General characteristics
- Type: Patrol vessel
- Tonnage: 180 gross register tons
- Length: 174 ft (53 m)
- Beam: 18 ft 9 in (5.72 m)
- Draft: 9 ft 9 in (2.97 m)
- Propulsion: Steam engine, one shaft
- Speed: 20 knots
- Complement: 51
- Armament: 2 × 3-pounder guns; 2 × machine guns;

= USS Mary Alice =

Patrol vessel of the United States Navy

USS Mary Alice (SP-397) was a United States Navy patrol vessel commissioned in 1917 and sunk in 1918.

Mary Alice was built as the fast, private steam yacht Bernice in 1897 in Brooklyn, New York. She was renamed Oneta in 1907 and Mary Alice in 1910.

On 10 August 1917, the U.S. Navy purchased Mary Alice from William J. Conners of Buffalo, New York, for use as a section patrol vessel during World War I. She was commissioned as USS Mary Alice (SP-397) the same day.

As a unit of the Naval Coast Defense Reserve, Mary Alice was assigned to the 3rd Naval District. She patrolled Long Island Sound and the approaches to New York Harbor.

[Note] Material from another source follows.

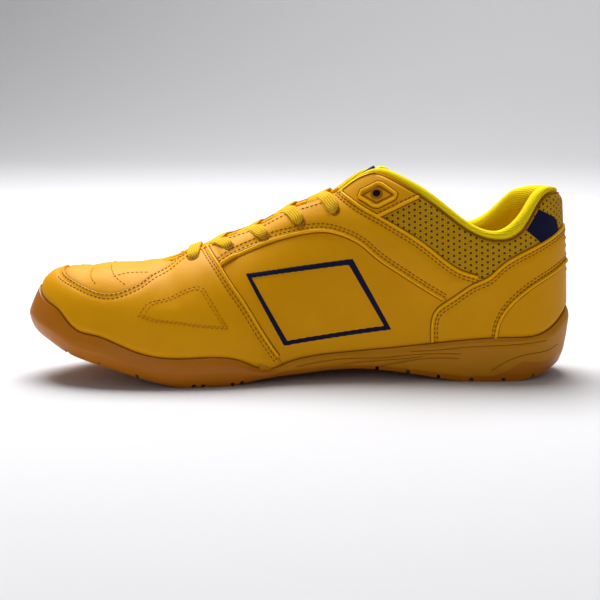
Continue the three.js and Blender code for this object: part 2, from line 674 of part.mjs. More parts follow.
function tongueSolid() {
  const stations = stationRow(TONGUE_STATIONS, stationOf(TONGUE_TOP), stationOf(TONGUE_FRONT));
  const rings = stations.map((u) => {
    const along = alongOf(u);
    const share = (along - TONGUE_TOP) / (TONGUE_FRONT - TONGUE_TOP);
    const near = clamp((along - TONGUE_TOP) / TONGUE_ROUND, 0, 1);
    const half = (TONGUE_WIDTH / 2) * (1 - 0.3 * share) * Math.sqrt(1 - 0.7 * (1 - near) ** 2);
    const middle = last.ridge(u) * (BALL_WIDTH / 2) + SIDE_SHIFT;
    const beside = 1 - clamp((along - PAD_FRONT) / 0.03, 0, 1);
    const dip = beside * (padWall(u) + 1.5 * SOFT_GAP);
    const ramp = throatHalf(u) - COLLAR_ROLL * topline.roll(u) - WING_RAMP;
    const point = (share, side, under) => {
      const out = half * share;
      const t = levelWhere((level) => Math.abs(column(side, u, level)[1] - middle) < out);
      const wing = clamp((out - ramp) / WING_RAMP, 0, 1);
      return lifted(side, u, t, -UPPER_WALL - SOFT_GAP - dip * wing - under);
    };
    const across = Array.from({ length: TONGUE_LEVELS + 1 }, (_, j) => (2 * j) / TONGUE_LEVELS - 1);
    const face = (under) => across.map((c) => point(Math.abs(c), c < 0 ? -1 : 1, under));
    return [...face(0), ...face(TONGUE_WALL).reverse()];
  });
  return loft(rings, true);
}

// The collar lining: a pad inside the upper's edge that rolls out over it, round the heel from throat to throat.
const PAD_LEVELS = 3; // how many of the shell's levels the padding reaches down
const PAD_HEM = 1; // the padding's thickness at its lower edge
const SEAM_GAP = 3 * FIT_GAP; // between the roll and the upper's edge under it
const PAD_TAPER = 0.06; // share of the length over which the padding thins toward the throat
const padWall = (u) =>
  COLLAR_PAD * (1 - 0.55 * clamp(1 + (alongOf(u) - THROAT_BEGIN) / PAD_TAPER, 0, 1));

function collarRing(side, u) {
  const edge = edgeLevel(side, u);
  const perMillimetre = levelShare(side, u, 1);
  const pad = padWall(u);
  const roll = COLLAR_ROLL * topline.roll(u);
  const inside = -(UPPER_WALL + SOFT_GAP);
  const level = (j) => (edge * j) / SHELL_LEVELS;
  const top = SHELL_LEVELS;
  const outer = [3, 2, 1, 0].map((j) => lifted(side, u, level(top - j), inside));
  const place = (climb, lift) => lifted(side, u, edge + climb * perMillimetre, lift);
  return [
    ...outer.slice(0, -1),
    place(SEAM_GAP, inside),
    place(SEAM_GAP, 0),
    place(SEAM_GAP + roll * 0.55, FIT_GAP),
    place(SEAM_GAP + roll, -UPPER_WALL),
    place(SEAM_GAP + roll * 0.9, inside - pad * 0.6),
    place(0, inside - pad),
    lifted(side, u, level(top - PAD_LEVELS / 2), inside - pad * 0.9),
    lifted(side, u, level(top - PAD_LEVELS), inside - PAD_HEM),
  ];
}

function collarSolid() {
  const stations = stationRow(STATIONS).filter((u) => alongOf(u) < PAD_FRONT);
  const around = [
    ...stations.slice(1).reverse().map((u) => collarRing(-1, u)),
    collarRing(-1, 0),
    ...stations.slice(1).map((u) => collarRing(1, u)),
  ];
  return loft(around, true);
}

// Overlays: each is the part of one shell over the upper that lies inside a panel drawn in the side view and above
// the sole's lip. Panel corners are { along, height }, as shares of LENGTH and of a named height.
const LIP_CLEARANCE = 0.8;
const BAND_GAP = 0.5; // between the eyestay band and the counter

// Extrudes a side-view outline over one side of the shoe and just past its middle, or over both when side is 0.
function sidePrism(points, side) {
  const shape = new THREE.Shape();
  shape.moveTo(...points[0]);
  for (const p of points.slice(1)) shape.lineTo(...p);
  const wide = BALL_WIDTH + 2 * SAFE;
  const prism = new THREE.ExtrudeGeometry(shape, { depth: wide, bevelEnabled: false });
  prism.rotateX(Math.PI / 2);
  prism.translate(0, (wide * (1 + side)) / 2 - side * FIT_GAP, 0);
  return solidFrom(prism);
}

function aboveLip(side) {
  const line = stationRow(STATIONS).map((u) => {
    const z = lipHeight(u);
    return [column(side, u, levelAtHeight(side, u, z))[0], z + LIP_CLEARANCE];
  });
  const [back, front] = [line[0], line.at(-1)];
  const high = 2 * COLLAR_HEIGHT;
  return sidePrism(
    [[LENGTH, back[1]], ...line, [-LENGTH, front[1]], [-LENGTH, high], [LENGTH, high]],
    side,
  );
}

const panelPrism = (corners, tall, side = 0) =>
  sidePrism(corners.map(({ along, height }) => [placeAlong(along), tall * height]), side);

// The heel counter: its top falls from the heel tab to the front, which drops to the sole. Shares of COLLAR_HEIGHT.
const COUNTER_TOP = [
  { along: 0.262, height: 0.1 },
  { along: 0.262, height: 0.31 },
  { along: 0.257, height: 0.376 },
  { along: 0.232, height: 0.441 },
  { along: 0.186, height: 0.533 },
  { along: 0.16, height: 0.574 },
  { along: 0.141, height: 0.618 },
  { along: 0.112, height: 0.675 },
  { along: 0.08, height: 0.718 },
  { along: 0.047, height: 0.762 },
  { along: 0.026, height: 0.796 },
  { along: 0, height: 0.84 },
  { along: -0.05, height: 0.88 },
  { along: -0.05, height: 0.1 },
];

// The eyestay band on each side: it arches from the toe panel over the instep and runs down to the counter. Its
// upper edge is the throat as far as the top eyelet. Shares of INSTEP_TOP.
const INSTEP_TOP = STACK_HEIGHT + INSTEP_RISE;

const BAND = [
  { along: 0.645, height: 0.5331 },
  { along: 0.6115, height: 0.5562 },
  { along: 0.583, height: 0.5835 },
  { along: 0.538, height: 0.624 },
  { along: 0.493, height: 0.6488 },
  { along: 0.448, height: 0.6579 },
  { along: 0.418, height: 0.638 },
  { along: 0.389, height: 0.6058 },
  { along: 0.364, height: 0.5562 },
  { along: 0.334, height: 0.5066 },
  { along: 0.303, height: 0.4612 },
  { along: 0.275, height: 0.419 },
  { along: 0.247, height: 0.3835 },
  { along: 0.232, height: 0.3785 },
  { along: 0.192, height: 0.4463 },
  { along: 0.216, height: 0.5 },
  { along: 0.289, height: 0.624 },
  { along: 0.33, height: 0.6802 },
  { along: 0.36, height: 0.7198 },
  { along: 0.392, height: 0.7587 },
  { along: 0.411, height: 0.7893 },
  { along: 0.427, height: 0.8149 },
  { along: 0.44, height: 0.9504 },
  { along: 0.666, height: 0.9504 },
  { along: 0.666, height: 0.5785 },
];

// The toe panel round both sides: its top is the seam of the vamp's plug, and its rear edge falls from the throat
// to the sole. Shares of INSTEP_TOP.
const TOE_PANEL = [
  { along: 0.525, height: 0.0826 },
  { along: 0.5375, height: 0.1331 },
  { along: 0.5666, height: 0.2372 },
  { along: 0.597, height: 0.3537 },
  { along: 0.625, height: 0.4479 },
  { along: 0.647, height: 0.5157 },
  { along: 0.6705, height: 0.5702 },
  { along: 0.6705, height: 0.9091 },
  { along: 0.7, height: 0.9091 },
  { along: 0.704, height: 0.5438 },
  { along: 0.732, height: 0.5107 },
  { along: 0.751, height: 0.4884 },
  { along: 0.768, height: 0.4686 },
  { along: 0.785, height: 0.4446 },
  { along: 0.802, height: 0.4273 },
  { along: 0.82, height: 0.4132 },
  { along: 0.841, height: 0.4058 },
  { along: 0.86, height: 0.4083 },
  { along: 0.882, height: 0.4174 },
  { along: 0.906, height: 0.4331 },
  { along: 0.928, height: 0.4496 },
  { along: 0.945, height: 0.4669 },
  { along: 0.95, height: 0.4959 },
  { along: 1.05, height: 0.4959 },
  { along: 1.05, height: 0.0826 },
];

// A band, cut back from the counter that is sewn beside it.
function eyestay(side) {
  const counter = COUNTER_TOP.map(({ along, height }) => ({
    along: along + BAND_GAP / LENGTH,
    height: height + BAND_GAP / COLLAR_HEIGHT,
  }));
  return overlays
    .intersect(panelPrism(BAND, INSTEP_TOP, side))
    .subtract(panelPrism(counter, COLLAR_HEIGHT));
}

// Laces: flat cord over the throat. c runs across the last, from -1 at the inner feather edge to 1 at the outer.
const LACE_STEPS = 7;
const LACE_LIFT = OVERLAY_WALL + 3.5 * FIT_GAP;
const LACE_DIVE = 1.5; // how far inside the throat's edge a crossing lace goes under
const CROSS_REACH = 0.62; // how far toward the next row a crossing lace goes under, as a share of the pitch
const across = (u, c, lift) => lifted(c < 0 ? -1 : 1, u, 1 - Math.abs(c), lift);

function laceStrip([fromU, fromC], [toU, toC]) {
  const path = Array.from({ length: LACE_STEPS + 1 }, (_, i) => {
    const share = i / LACE_STEPS;
    return [fromU + (toU - fromU) * share, fromC + (toC - fromC) * share];
  });
  const rings = path.map(([u, c], i) => {
    const [a, b] = [path[Math.max(0, i - 1)], path[Math.min(LACE_STEPS, i + 1)]];
    const ahead = unit(less(across(b[0], b[1], 0), across(a[0], a[1], 0)));
    const up = normal(c < 0 ? -1 : 1, u, 1 - Math.abs(c));
    const aside = unit(cross(up, ahead));
    const base = across(u, c, LACE_LIFT);
    const corner = (out, lift) => add(add(base, aside, (out * LACE_WIDTH) / 2), up, lift * LACE_WALL);
    return [corner(-1, 0.2), corner(-0.7, 1), corner(0.7, 1), corner(1, 0.2), corner(0, 0)];
  });
  return loft(rings, true);
}

const eyeletEnd = (side, row) => {
  const [, u, t] = eyeletPlace(side, row);
  return [u, side * (1 - t)];
};
const throatEdge = (side, row) => {
  const [, u] = eyeletPlace(side, row);
  return [u, side * (1 - edgeLevel(side, u) - levelShare(side, u, LACE_DIVE))];
};

const laceBar = () => laceStrip(eyeletEnd(-1, 0), eyeletEnd(1, 0));
const laceCrossing = (row) =>
  laceStrip(eyeletEnd(-1, row), throatEdge(1, row - CROSS_REACH)).add(
    laceStrip(eyeletEnd(1, row), throatEdge(-1, row - CROSS_REACH)),
  );

// The pieces, each a named mesh in its own finish.
const FINISH = {
  leather: { color: 0xe0a010, roughness: 0.55 },
  gum: { color: 0xb87818, roughness: 0.4 },
  foam: { color: 0xc98f10, roughness: 0.5 },
  knit: { color: 0xf5d010, roughness: 0.9 },
  cord: { color: 0xf0bc30, roughness: 0.85 },
};

const SMOOTHNESS = 0.1; // facets flatter than this are joined

function piece(name, solid, finish) {
  const { vertProperties, triVerts } = solid.simplify(SMOOTHNESS).getMesh();
  const geometry = new THREE.BufferGeometry()
    .setAttribute("position", new THREE.BufferAttribute(vertProperties, 3))
    .setIndex(new THREE.BufferAttribute(triVerts, 1));
  geometry.computeVertexNormals();
  const material = new THREE.MeshStandardMaterial({ ...FINISH[finish], metalness: 0 });
  const mesh = new THREE.Mesh(geometry, material);
  mesh.name = name;
  return mesh;
}

const { midsole, outsole } = soleSolids();
const overlays = shellSolid(FIT_GAP + OVERLAY_WALL, FIT_GAP).intersect(aboveLip(-1).add(aboveLip(1)));
const shoe = new THREE.Group();
shoe.name = "indoor_soccer_shoe";
shoe.add(
  piece("outsole", outsole, "gum"),
  piece("midsole", midsole, "foam"),
  piece("insole", insoleSolid(), "knit"),
  piece("upper", shellSolid(0, -UPPER_WALL), "leather"),
  piece("heel_counter", overlays.intersect(panelPrism(COUNTER_TOP, COLLAR_HEIGHT)), "leather"),
  piece("toe_panel", overlays.intersect(panelPrism(TOE_PANEL, INSTEP_TOP)), "leather"),
  piece("eyestay_medial", eyestay(-1), "leather"),
  piece("eyestay_lateral", eyestay(1), "leather"),
  piece("collar_lining", collarSolid(), "knit"),
  piece("tongue", tongueSolid(), "knit"),
  piece("lace_bar", laceBar(), "cord"),
);
for (let row = 1; row < EYELET_ROWS; row++) {
  shoe.add(piece(`lace_crossing_${row}`, laceCrossing(row), "cord"));
}

export default shoe;
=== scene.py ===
import math

import bmesh
import bpy
import numpy as np
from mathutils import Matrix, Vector
from mathutils.bvhtree import BVHTree
from mathutils.kdtree import KDTree


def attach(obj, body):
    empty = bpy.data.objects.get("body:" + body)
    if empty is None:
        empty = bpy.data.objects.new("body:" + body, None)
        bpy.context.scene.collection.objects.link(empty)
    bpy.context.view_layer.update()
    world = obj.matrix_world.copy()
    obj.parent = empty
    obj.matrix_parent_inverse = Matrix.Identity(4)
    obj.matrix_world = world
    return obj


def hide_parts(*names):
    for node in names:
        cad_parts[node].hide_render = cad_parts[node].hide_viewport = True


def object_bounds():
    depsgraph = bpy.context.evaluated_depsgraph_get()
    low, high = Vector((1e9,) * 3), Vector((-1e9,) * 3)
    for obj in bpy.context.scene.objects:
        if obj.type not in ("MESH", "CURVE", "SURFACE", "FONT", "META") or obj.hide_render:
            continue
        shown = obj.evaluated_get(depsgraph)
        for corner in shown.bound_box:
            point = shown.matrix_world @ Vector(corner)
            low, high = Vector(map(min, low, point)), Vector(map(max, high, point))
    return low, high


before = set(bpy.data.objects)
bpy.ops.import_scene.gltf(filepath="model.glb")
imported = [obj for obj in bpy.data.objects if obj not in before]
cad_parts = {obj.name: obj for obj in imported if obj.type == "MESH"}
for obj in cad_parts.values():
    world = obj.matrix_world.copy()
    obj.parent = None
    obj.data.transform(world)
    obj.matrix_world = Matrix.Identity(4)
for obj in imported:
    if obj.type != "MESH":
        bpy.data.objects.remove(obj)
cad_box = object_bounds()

# The upper: first the last, the foot-shaped form that it is built over, never seen itself, then its creases
# and its wall. Millimetres, as in the solids, and written to the meshes in metres. The station u runs from 0
# at the heel to 1 at the toe, and the level t climbs from 0 at the feather edge, where upper meets sole, to
# 1 at the crown line.
MM = 0.001
LENGTH = (cad_box[1][0] - cad_box[0][0]) / MM
BALL_WIDTH = 104
STACK_HEIGHT = 20
INSTEP_RISE = 101
TOE_CAP_LIP = 20.5
COLLAR_HEIGHT = 100
FIT_GAP = 0.3
FOOT_GAP = 0.5
RAND_WALL = 2.4
FEATHER_INSET = RAND_WALL + FIT_GAP
THROAT_BEGIN = 0.34
THROAT_END = 0.752
THROAT_ROUND = 0.035
THROAT_CORNER = 45
THROAT_FRONT_WIDTH = 14
THROAT_TOP_WIDTH = 22
STEP = 1e-3
POLE = 0.01


def table(names, *rows):
    return {name: np.array([row[i] for row in rows], float) for i, name in enumerate(names.split())}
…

In early October 1918, Mary Alice, with Captain William A. Gill, President of the U.S. Navy's Board of Inspection and Survey, embarked, served as an escort for the new submarine USS O-13 (Submarine No. 74) in Long Island Sound during O-13s pre-commissioning acceptance trials. On 5 October 1918 while conducting a submerged circular run off Bridgeport, Connecticut, O-13 suddenly rammed Mary Alice amidships and holed her. Mary Alice sank within a few minutes 1,800 yards (1,646 meters) south of Penfield Reef Light with no loss of life, and O‑13 quickly rescued her entire crew from the water.